A. debit Allowance for Doubtful Accounts; credit Accounts Receivable
B. debit Sales Returns and Allowance, credit Accounts Receivable
C. debit Bad Debt Expense; credit Allowance for Doubtful Accounts
D. debit Bad Debt Expense; credit Accounts Receivable

3) Two methods of accounting for uncollectible accounts are the

A. direct write-off method and the allowance method.
B. allowance method and the accrual method.
C. allowance method and the net realizable method.
D. direct write-off method and the accrual method.

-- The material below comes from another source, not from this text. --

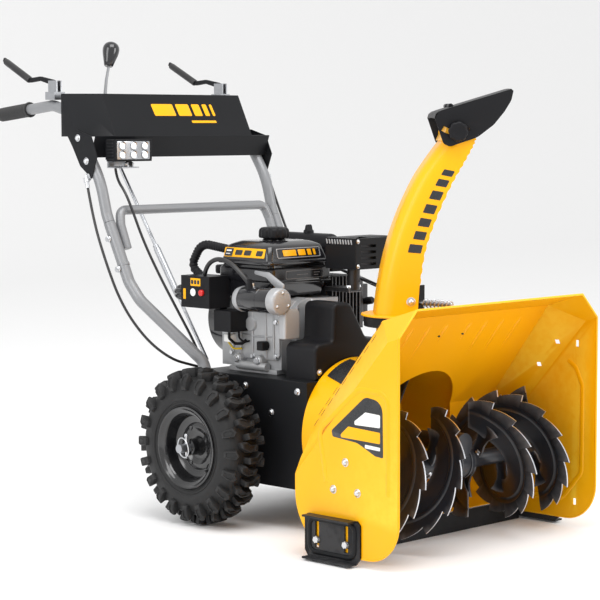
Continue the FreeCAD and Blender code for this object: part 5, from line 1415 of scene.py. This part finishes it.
mount = stacked("starter_mount", (-130, -84, -171, -150),
                [(406, 2, 4), (408, 0, 5), (462, 0, 5), (470, 3, 4)], 30)
arm = cut_plate("starter_arm",
                [rounded_corners([(-150, 512), (-128, 512), (-96, 534), (-60, 540), (-60, 548), (-104, 546),
                                  (-150, 522)], 3, 4)], 4, on_side(-112), edge=1)
shown("starter_mount", merged("starter_mount", [mount, arm]), "chassis", CAST_ALUMINIUM, "aluminium_cast")
screws = []
for degrees in (90, 210, 330):
    turn = math.radians(degrees)
    spot = at(STARTER_X + 19 * math.cos(turn), -175.8, STARTER_Z + 19 * math.sin(turn))
    screws.append(hex_bolt("bell_screw", spot, (0, -1, 0), width=6, height=2, washer=4, dome=True))
screws.append(hex_bolt("terminal", at(STARTER_X, -82, STARTER_Z + 27), (0, 0, 1), width=8, height=8,
                       washer=6))
shown("starter_screws", merged("starter_screws", screws, 30), "chassis", ZINC, "zinc")
boot = turned_profile("lead_boot", [(0, 9), (6, 9), (16, 6.4), (24, 5.6), (24, 0)], at(-148, -80, 508),
                      (0, 0, 1), count=28)
shown("lead_boot", boot, "chassis", MATTE_BLACK, "rubber_black")

softened("switch_box", "chassis", MATTE_BLACK, "plastic_black", width=3.0, segments=4)
box_side = lambda u, v, w: at(-166.4 - w, u, v)
label_side = lambda u, v, w: at(-166.8 - w, u, v)
shown("switch_labels", merged("switch_labels", [film("label", quad(56, 88, 510, 527), box_side, 1.5),
      film("label", quad(104, 112, 480, 503), box_side, 1.2)]), "chassis", YELLOW, "plastic_black")
switch_marks = [film("mark", quad(59 + 10 * k, 66 + 10 * k, 514, 523), label_side, 2.2) for k in range(3)]
shown("switch_marks", merged("switch_marks", switch_marks), "chassis", BLACK_DECAL, "plastic_black")
key_face = ring_of((80, 496), 8.5, 28)
shown("switch_dial", cut_plate("switch_dial", [key_face], 0.8, label_side, edge=0.2), "chassis",
      WHITE_DECAL, "plastic_black")
RED = coat("red_plastic", (0.62, 0.008, 0.006), rough=0.25, clear=0.5)
button = turned_profile("start_button_cap", [(0, 0), (0, 5.4), (0.7, 6.6), (1.8, 7), (9.8, 7), (9.8, 0)],
                        at(-171, 52, 496), (1, 0, 0), count=36)
shown("start_button_cap", button, "button", RED, "button_red", "start_button")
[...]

4) A $6,000, 60-day, 12% note recorded on November 21 is not paid by the maker at maturity. The journal entry to recognize this event is

A. debit Cash, $6,120; credit Notes Receivable, $6,120
B. debit Accounts Receivable, $6,120; credit Notes Receivable, $6,000; Credit Interest Receivable, $120
C. debit Notes Receivable, $6,060; credit Accounts Receivable, $6,060
D. debit Accounts Receivable, $6,120; credit Notes Receivable, $6,000; Credit Interest Revenue, $120

5) Which of the following should be included in the acquisition cost of a piece of equipment?

A. transportation costs
B. installation costs
C. testing costs prior to placing the equipment into production
D. all are correct

6) You have just received notice that a customer of yours with an Account Receivable balance of $100 has gone bankrupt and will not make any future payments. Assuming you use the allowance method, the entry you make is to

A. debit Bad Debt Expense and credit Allowance for Doubtful Accounts.
B. debit Bad Debt Expense and credit Accounts Receivable.
C. debit Allowance for Doubtful Accounts and credit Accounts Receivable.
D. debit Allowance for Doubtful Accounts and credit Bad Debt Expense

7) Under the allowance method of accounting for uncollectible receivables, writing off an uncollectible account.

A. affects only income statement accounts.
B. is not an acceptable practice.
C. affects only balance sheet accounts.
D. affects both balance sheet and income statement accounts.